* Work required: Return the whole listing, keeping every character the same.

* Collected material:

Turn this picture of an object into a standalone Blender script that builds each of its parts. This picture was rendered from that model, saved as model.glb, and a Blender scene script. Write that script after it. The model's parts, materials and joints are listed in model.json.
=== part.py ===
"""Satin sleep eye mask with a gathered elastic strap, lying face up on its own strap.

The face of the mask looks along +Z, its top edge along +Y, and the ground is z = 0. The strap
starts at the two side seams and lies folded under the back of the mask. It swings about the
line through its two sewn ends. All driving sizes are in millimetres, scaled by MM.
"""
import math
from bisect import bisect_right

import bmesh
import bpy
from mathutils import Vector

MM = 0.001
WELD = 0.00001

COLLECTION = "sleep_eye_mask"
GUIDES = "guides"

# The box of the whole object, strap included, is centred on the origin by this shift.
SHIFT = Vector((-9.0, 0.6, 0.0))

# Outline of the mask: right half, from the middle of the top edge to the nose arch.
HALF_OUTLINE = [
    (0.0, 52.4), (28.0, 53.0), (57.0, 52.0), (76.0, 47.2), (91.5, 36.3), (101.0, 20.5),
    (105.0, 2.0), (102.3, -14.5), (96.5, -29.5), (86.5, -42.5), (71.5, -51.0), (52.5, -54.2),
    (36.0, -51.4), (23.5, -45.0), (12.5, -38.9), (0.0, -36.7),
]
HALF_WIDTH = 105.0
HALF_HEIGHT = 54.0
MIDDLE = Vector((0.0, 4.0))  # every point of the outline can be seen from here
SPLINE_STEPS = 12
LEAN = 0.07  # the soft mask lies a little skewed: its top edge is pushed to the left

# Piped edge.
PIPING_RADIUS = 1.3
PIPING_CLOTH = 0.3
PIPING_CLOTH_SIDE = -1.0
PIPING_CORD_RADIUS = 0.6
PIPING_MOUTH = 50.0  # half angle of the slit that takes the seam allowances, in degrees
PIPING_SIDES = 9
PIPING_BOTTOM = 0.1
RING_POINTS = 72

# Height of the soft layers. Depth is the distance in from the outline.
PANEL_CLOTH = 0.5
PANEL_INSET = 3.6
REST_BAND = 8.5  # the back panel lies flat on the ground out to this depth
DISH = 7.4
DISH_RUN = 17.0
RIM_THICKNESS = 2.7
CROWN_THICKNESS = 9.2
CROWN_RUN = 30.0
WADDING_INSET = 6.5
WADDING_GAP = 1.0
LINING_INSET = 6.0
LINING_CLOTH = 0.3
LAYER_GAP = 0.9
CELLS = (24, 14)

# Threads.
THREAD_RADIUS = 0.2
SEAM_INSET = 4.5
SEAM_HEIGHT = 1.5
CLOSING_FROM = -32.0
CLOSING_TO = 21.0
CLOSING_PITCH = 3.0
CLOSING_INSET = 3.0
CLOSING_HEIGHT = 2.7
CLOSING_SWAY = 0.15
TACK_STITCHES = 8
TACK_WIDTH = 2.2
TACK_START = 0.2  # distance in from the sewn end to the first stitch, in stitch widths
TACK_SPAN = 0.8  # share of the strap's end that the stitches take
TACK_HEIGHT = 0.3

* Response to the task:
Turn this picture of an object into a standalone Blender script that builds each of its parts. This picture was rendered from that model, saved as model.glb, and a Blender scene script. Write that script after it. The model's parts, materials and joints are listed in model.json.
=== part.py ===
"""Satin sleep eye mask with a gathered elastic strap, lying face up on its own strap.

The face of the mask looks along +Z, its top edge along +Y, and the ground is z = 0. The strap
starts at the two side seams and lies folded under the back of the mask. It swings about the
line through its two sewn ends. All driving sizes are in millimetres, scaled by MM.
"""
import math
from bisect import bisect_right

import bmesh
import bpy
from mathutils import Vector

MM = 0.001
WELD = 0.00001

COLLECTION = "sleep_eye_mask"
GUIDES = "guides"

# The box of the whole object, strap included, is centred on the origin by this shift.
SHIFT = Vector((-9.0, 0.6, 0.0))

# Outline of the mask: right half, from the middle of the top edge to the nose arch.
HALF_OUTLINE = [
    (0.0, 52.4), (28.0, 53.0), (57.0, 52.0), (76.0, 47.2), (91.5, 36.3), (101.0, 20.5),
    (105.0, 2.0), (102.3, -14.5), (96.5, -29.5), (86.5, -42.5), (71.5, -51.0), (52.5, -54.2),
    (36.0, -51.4), (23.5, -45.0), (12.5, -38.9), (0.0, -36.7),
]
HALF_WIDTH = 105.0
HALF_HEIGHT = 54.0
MIDDLE = Vector((0.0, 4.0))  # every point of the outline can be seen from here
SPLINE_STEPS = 12
LEAN = 0.07  # the soft mask lies a little skewed: its top edge is pushed to the left

# Piped edge.
PIPING_RADIUS = 1.3
PIPING_CLOTH = 0.3
PIPING_CLOTH_SIDE = -1.0
PIPING_CORD_RADIUS = 0.6
PIPING_MOUTH = 50.0  # half angle of the slit that takes the seam allowances, in degrees
PIPING_SIDES = 9
PIPING_BOTTOM = 0.1
RING_POINTS = 72

# Height of the soft layers. Depth is the distance in from the outline.
PANEL_CLOTH = 0.5
PANEL_INSET = 3.6
REST_BAND = 8.5  # the back panel lies flat on the ground out to this depth
DISH = 7.4
DISH_RUN = 17.0
RIM_THICKNESS = 2.7
CROWN_THICKNESS = 9.2
CROWN_RUN = 30.0
WADDING_INSET = 6.5
WADDING_GAP = 1.0
LINING_INSET = 6.0
LINING_CLOTH = 0.3
LAYER_GAP = 0.9
CELLS = (24, 14)

# Threads.
THREAD_RADIUS = 0.2
SEAM_INSET = 4.5
SEAM_HEIGHT = 1.5
CLOSING_FROM = -32.0
CLOSING_TO = 21.0
CLOSING_PITCH = 3.0
CLOSING_INSET = 3.0
CLOSING_HEIGHT = 2.7
CLOSING_SWAY = 0.15
TACK_STITCHES = 8
TACK_WIDTH = 2.2
TACK_START = 0.2  # distance in from the sewn end to the first stitch, in stitch widths
TACK_SPAN = 0.8  # share of the strap's end that the stitches take
TACK_HEIGHT = 0.3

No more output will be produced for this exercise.